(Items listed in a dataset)

****

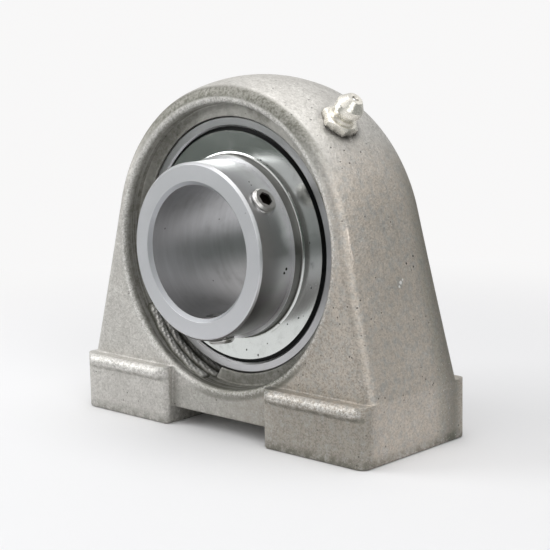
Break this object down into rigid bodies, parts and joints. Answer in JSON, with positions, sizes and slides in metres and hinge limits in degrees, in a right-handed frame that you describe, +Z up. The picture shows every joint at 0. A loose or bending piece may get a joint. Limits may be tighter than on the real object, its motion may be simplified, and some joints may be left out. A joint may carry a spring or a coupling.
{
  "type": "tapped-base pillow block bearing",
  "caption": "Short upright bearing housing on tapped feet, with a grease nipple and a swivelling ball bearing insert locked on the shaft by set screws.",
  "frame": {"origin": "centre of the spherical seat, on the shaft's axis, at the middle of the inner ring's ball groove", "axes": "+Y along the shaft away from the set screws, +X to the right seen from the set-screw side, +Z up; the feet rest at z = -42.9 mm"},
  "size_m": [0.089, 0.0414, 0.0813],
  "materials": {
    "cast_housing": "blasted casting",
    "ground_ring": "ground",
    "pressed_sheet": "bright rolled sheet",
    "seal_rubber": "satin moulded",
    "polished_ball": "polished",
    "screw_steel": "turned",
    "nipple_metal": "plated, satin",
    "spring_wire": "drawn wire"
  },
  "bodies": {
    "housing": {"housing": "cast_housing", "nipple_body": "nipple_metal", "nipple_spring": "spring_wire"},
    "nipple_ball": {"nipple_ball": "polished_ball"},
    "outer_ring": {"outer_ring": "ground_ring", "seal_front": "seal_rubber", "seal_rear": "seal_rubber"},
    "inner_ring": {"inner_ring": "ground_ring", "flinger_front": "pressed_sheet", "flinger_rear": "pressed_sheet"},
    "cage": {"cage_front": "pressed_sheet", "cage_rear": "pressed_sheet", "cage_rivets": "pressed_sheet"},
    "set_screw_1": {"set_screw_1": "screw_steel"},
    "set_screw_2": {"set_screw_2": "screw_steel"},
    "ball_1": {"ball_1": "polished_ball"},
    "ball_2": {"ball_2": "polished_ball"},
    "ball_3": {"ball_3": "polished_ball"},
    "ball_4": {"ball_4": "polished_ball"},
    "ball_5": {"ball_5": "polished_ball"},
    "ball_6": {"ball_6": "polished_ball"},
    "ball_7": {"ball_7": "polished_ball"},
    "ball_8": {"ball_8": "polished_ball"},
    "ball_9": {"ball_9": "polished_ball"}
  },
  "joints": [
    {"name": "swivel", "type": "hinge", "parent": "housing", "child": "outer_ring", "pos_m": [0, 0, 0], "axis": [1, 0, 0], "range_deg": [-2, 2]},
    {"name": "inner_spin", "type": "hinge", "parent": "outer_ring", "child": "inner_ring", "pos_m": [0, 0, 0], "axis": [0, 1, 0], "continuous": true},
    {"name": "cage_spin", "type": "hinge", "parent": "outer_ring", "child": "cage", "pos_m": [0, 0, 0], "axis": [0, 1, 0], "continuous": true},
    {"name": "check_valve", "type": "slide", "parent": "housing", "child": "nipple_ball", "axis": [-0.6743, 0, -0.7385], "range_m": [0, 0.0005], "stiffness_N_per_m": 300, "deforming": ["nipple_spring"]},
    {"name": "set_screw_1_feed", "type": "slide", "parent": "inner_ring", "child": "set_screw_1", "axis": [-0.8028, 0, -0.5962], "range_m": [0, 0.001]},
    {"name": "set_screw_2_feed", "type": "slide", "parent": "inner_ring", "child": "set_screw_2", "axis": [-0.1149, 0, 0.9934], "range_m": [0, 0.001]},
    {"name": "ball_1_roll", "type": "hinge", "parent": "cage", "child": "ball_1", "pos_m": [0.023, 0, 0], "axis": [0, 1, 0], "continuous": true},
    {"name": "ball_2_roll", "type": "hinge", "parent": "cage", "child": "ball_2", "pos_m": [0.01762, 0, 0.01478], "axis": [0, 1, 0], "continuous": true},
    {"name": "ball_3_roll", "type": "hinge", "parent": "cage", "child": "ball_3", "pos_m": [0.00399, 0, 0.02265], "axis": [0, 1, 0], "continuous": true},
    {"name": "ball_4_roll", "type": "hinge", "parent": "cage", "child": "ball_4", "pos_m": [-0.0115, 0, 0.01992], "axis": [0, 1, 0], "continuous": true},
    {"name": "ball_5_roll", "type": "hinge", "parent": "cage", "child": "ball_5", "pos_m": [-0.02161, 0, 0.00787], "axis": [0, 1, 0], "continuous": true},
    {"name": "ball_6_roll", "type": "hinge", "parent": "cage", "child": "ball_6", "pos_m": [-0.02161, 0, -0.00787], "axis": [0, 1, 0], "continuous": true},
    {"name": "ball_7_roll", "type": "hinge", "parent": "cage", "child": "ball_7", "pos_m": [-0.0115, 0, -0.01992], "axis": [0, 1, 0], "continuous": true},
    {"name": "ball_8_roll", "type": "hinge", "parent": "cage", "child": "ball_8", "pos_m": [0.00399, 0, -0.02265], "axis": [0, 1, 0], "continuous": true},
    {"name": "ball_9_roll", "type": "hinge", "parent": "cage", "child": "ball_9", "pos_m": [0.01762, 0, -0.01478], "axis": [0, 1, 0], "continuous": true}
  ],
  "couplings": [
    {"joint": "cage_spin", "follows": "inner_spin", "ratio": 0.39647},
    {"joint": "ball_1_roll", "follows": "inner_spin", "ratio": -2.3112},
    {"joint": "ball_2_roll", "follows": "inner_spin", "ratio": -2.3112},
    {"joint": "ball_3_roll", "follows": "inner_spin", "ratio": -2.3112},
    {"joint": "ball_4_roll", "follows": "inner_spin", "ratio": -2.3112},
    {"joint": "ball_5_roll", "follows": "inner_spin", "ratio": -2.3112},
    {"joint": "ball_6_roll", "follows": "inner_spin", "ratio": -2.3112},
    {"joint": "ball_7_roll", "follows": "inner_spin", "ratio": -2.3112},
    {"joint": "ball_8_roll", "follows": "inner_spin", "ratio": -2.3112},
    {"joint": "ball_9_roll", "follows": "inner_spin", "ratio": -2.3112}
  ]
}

****

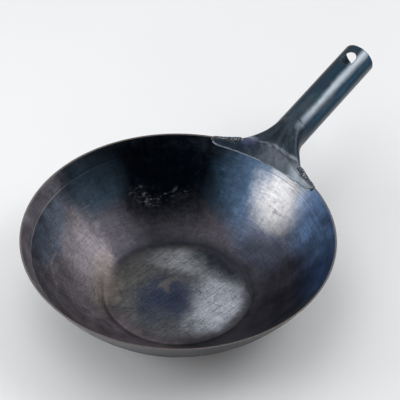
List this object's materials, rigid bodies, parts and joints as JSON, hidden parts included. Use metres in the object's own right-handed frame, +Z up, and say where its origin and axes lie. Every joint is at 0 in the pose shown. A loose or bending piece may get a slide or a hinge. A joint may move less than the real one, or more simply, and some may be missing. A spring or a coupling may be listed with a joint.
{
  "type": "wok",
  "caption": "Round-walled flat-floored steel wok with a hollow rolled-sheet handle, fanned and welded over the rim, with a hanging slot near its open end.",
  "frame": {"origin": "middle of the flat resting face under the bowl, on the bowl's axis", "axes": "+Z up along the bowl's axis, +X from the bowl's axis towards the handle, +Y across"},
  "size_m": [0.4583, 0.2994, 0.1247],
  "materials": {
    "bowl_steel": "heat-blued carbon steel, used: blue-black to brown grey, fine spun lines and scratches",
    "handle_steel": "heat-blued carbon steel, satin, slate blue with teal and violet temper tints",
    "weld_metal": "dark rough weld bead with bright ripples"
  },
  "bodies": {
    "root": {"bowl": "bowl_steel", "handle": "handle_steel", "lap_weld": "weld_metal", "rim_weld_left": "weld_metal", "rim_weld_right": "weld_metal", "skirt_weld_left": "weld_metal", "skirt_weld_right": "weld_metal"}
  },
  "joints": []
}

****

WORK TO COMPLETE
Give the number of lines in the records above that contain the word "piece". Reply with that number alone.

SOLUTION
2